Sports

NBA Players Kneel During National Anthem, Wear BLM Shirts As Season Kicks Off

LeBron James said Thursday that he hopes he made Colin Kaepernick and the late Rep. John Lewis proud, the same week his voting rights group announced a major donation to help formerly incarcerated people in Florida vote.

LeBron James and Anthony Davis of the Los Angeles Lakers kneel with their teammates during the national anthem prior to the game against the LA Clippers at The Arena at ESPN Wide World Of Sports Complex on July 30, 2020 in Lake Buena Vista, Florida. (Photo by Mike Ehrmann/Getty Images)
LeBron James and Anthony Davis of the Los Angeles Lakers kneel with their teammates during the national anthem prior to the game against the LA Clippers at The Arena at ESPN Wide World Of Sports Complex on July 30, 2020 in Lake Buena Vista, Florida. (Photo by Mike Ehrmann/Getty Images)

NBA players and coaches took a knee during the national anthem at season opener games Thursday night, wearing “Black Lives Matter” shirts and calling attention to ongoing anti-racism protests in the U.S.
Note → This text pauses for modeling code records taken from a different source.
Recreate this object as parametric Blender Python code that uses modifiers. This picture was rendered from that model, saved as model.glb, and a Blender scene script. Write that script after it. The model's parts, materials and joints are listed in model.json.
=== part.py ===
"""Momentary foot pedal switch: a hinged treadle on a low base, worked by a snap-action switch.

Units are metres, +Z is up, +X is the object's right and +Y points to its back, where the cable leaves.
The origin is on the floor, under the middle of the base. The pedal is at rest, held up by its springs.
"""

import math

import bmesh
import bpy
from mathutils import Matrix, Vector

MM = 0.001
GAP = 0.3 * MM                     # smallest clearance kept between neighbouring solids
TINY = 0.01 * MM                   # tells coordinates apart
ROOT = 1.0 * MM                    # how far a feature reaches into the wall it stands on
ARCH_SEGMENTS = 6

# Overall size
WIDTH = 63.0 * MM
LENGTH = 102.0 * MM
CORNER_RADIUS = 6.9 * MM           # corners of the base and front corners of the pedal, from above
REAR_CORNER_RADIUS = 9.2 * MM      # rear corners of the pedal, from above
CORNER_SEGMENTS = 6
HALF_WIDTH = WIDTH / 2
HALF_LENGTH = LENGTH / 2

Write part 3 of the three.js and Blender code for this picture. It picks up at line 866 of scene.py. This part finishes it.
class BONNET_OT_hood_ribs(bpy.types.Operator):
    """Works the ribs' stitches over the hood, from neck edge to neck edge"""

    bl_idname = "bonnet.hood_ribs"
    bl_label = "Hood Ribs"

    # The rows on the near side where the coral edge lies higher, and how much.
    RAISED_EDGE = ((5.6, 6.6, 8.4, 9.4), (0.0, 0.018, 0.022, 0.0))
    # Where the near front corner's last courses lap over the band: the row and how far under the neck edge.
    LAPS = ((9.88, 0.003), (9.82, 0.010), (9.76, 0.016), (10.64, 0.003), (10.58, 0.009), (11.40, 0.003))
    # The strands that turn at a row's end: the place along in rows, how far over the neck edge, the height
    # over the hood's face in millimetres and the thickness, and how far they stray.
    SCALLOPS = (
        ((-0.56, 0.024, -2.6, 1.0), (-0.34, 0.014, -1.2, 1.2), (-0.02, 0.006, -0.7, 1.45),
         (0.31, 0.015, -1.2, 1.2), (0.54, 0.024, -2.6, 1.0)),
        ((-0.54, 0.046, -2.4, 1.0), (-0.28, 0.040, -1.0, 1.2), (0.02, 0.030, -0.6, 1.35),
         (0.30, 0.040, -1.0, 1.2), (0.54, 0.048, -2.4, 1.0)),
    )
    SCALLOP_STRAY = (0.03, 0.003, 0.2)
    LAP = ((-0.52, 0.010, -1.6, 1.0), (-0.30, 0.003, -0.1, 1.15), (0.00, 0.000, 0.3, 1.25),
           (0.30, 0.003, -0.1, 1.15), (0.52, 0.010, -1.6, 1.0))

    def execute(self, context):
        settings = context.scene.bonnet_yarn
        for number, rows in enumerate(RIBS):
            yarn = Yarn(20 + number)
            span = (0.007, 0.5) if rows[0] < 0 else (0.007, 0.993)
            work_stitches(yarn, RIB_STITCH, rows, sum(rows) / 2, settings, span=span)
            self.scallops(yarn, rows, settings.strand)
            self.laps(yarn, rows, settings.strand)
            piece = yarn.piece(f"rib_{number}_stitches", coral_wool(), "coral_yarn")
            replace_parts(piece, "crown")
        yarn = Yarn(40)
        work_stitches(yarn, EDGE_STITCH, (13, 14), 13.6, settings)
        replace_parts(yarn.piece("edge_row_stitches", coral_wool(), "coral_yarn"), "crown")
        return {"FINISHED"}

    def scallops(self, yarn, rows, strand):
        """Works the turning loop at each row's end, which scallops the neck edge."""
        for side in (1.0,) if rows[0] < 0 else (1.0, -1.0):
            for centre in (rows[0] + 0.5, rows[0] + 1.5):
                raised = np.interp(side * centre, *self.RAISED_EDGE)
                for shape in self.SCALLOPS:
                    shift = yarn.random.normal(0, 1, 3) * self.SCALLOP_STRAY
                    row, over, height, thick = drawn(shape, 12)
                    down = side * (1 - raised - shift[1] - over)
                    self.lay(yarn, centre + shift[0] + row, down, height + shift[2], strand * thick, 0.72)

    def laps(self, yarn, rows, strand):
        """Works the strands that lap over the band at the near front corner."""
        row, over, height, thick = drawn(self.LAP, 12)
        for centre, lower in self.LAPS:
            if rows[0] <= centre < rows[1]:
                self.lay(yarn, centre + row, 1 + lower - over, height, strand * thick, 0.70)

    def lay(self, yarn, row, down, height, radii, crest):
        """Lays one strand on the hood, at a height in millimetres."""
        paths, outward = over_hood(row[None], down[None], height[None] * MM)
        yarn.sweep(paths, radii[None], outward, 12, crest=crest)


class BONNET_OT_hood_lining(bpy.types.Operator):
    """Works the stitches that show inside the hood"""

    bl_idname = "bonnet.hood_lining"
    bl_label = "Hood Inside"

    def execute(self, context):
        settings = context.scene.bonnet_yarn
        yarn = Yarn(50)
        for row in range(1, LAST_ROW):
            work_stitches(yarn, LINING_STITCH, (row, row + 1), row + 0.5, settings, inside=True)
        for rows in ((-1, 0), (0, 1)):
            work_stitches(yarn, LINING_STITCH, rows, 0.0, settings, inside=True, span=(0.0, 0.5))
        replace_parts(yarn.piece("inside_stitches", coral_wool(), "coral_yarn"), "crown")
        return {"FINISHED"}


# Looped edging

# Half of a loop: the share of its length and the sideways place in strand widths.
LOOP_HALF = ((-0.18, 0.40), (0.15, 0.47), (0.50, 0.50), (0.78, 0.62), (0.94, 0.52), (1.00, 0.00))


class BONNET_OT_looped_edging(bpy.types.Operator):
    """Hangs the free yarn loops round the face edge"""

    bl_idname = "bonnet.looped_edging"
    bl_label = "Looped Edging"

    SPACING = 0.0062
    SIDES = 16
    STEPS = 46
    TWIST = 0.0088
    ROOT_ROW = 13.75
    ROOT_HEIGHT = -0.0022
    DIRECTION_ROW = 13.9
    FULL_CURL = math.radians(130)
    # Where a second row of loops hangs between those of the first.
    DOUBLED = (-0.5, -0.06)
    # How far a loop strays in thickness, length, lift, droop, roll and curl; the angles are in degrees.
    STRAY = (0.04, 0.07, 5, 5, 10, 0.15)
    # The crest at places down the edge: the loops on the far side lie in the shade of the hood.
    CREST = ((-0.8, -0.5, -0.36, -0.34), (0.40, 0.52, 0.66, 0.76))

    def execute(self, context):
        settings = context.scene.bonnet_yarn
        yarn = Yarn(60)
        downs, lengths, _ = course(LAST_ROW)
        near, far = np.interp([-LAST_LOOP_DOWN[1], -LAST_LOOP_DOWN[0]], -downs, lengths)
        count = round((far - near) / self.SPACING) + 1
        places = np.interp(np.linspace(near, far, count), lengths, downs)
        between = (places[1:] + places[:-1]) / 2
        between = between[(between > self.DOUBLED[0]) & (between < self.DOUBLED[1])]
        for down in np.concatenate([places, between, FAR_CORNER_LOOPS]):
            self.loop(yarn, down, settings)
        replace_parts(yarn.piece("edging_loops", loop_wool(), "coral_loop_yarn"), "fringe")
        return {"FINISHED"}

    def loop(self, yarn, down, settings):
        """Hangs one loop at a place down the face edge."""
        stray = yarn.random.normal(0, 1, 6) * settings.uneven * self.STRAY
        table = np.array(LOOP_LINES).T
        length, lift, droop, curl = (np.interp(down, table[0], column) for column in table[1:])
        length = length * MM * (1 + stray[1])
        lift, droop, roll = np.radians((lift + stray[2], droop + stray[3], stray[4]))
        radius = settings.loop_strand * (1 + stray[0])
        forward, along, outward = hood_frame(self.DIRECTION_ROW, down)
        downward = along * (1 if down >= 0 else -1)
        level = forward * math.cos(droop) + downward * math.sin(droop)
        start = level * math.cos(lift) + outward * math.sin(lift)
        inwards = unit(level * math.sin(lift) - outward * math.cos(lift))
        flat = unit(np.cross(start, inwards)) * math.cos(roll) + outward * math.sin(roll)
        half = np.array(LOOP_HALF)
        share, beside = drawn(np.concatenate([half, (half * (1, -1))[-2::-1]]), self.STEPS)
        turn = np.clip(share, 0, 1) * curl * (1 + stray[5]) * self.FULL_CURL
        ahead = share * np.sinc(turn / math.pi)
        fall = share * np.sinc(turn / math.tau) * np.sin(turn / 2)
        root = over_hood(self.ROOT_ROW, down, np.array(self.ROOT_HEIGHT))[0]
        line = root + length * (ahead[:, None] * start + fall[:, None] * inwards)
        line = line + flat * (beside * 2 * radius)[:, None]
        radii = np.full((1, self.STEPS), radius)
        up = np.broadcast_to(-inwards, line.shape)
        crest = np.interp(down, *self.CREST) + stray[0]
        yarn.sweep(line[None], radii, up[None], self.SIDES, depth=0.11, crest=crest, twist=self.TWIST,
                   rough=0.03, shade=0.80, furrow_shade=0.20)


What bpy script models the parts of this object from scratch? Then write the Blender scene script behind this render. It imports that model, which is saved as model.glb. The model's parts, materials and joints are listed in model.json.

Players for the Utah Jazz, New Orleans Pelicans, Los Angeles Lakers, and LA Clippers all took a knee during the national anthem at their respective games. Last week, MLB players took a knee before the anthem was played on opening day. A few days later, WNBA players walked off the court during the anthem and dedicated their season to Breonna Taylor and the #SayHerName movement.

Lakers star LeBron James also paid tribute on Thursday night to Colin Kaepernick, the NFL player who first made headlines for his silent kneeling protest against police brutality and racism — and who has professionally suffered for it.

“I hope we made Kaep proud,” James said at a postgame news conference (the Lakers won against the Clippers, 103-101). “I hope we continue to make Kaep proud. Every single day I hope I make him proud on how I live my life, not only out on a basketball floor but off the floor.”

“You go back and look at any of his postgame interviews when he talked about why he was kneeling, it had absolutely nothing to do about the flag, had absolutely nothing to do about the soldiers, the men and women that keep our land free,” James said. “He explained that and the ears were uncomfortable. People never listened. They refused to listen. And I did. And a lot of my people in the Black community did listen. And we just thank him for sacrificing everything that he did to put us in a [situation where] today, even years later, to be able to have that moment like we did tonight.”

James has backed up his words with action: in June, he formed a nonprofit group called More Than A Vote with other athletes dedicated to fighting voter suppression. Last week, it announced a donation of $100,000 to the Florida Rights Restoration Coalition, a fund that helps people with prior felony convictions pay off outstanding fees and fines — which they have to do in order to register to vote in Florida. Voting rights advocates have called the rule “a modern-day poll tax.”

“In the past when we’ve seen progress, we’ve let our foot off the gas a little bit,” James said in his postgame Q&A with media. “We can’t do that. We want to continue to keep our foot on the gas, continue to push forward, continue to spread love throughout America.”

NBA legend Michael Jordan on Thursday also announced a $1 million donation to the Formerly Incarcerated & Convicted People and Families Movement, a network of more than 50 civil rights and human rights groups. Half of that donation will go specifically to the Florida coalition. Jordan announced last month that he will donate $100 million total to various Black organizations including the NAACP Legal Defense Fund and Black Voters Matter.

James also paid tribute to the late congressman Rep. John Lewis, whose funeral was held in Atlanta on Thursday. Former President Barack Obama delivered a moving and passionate eulogy about Lewis’s legacy and laid out a blueprint for protecting voting rights.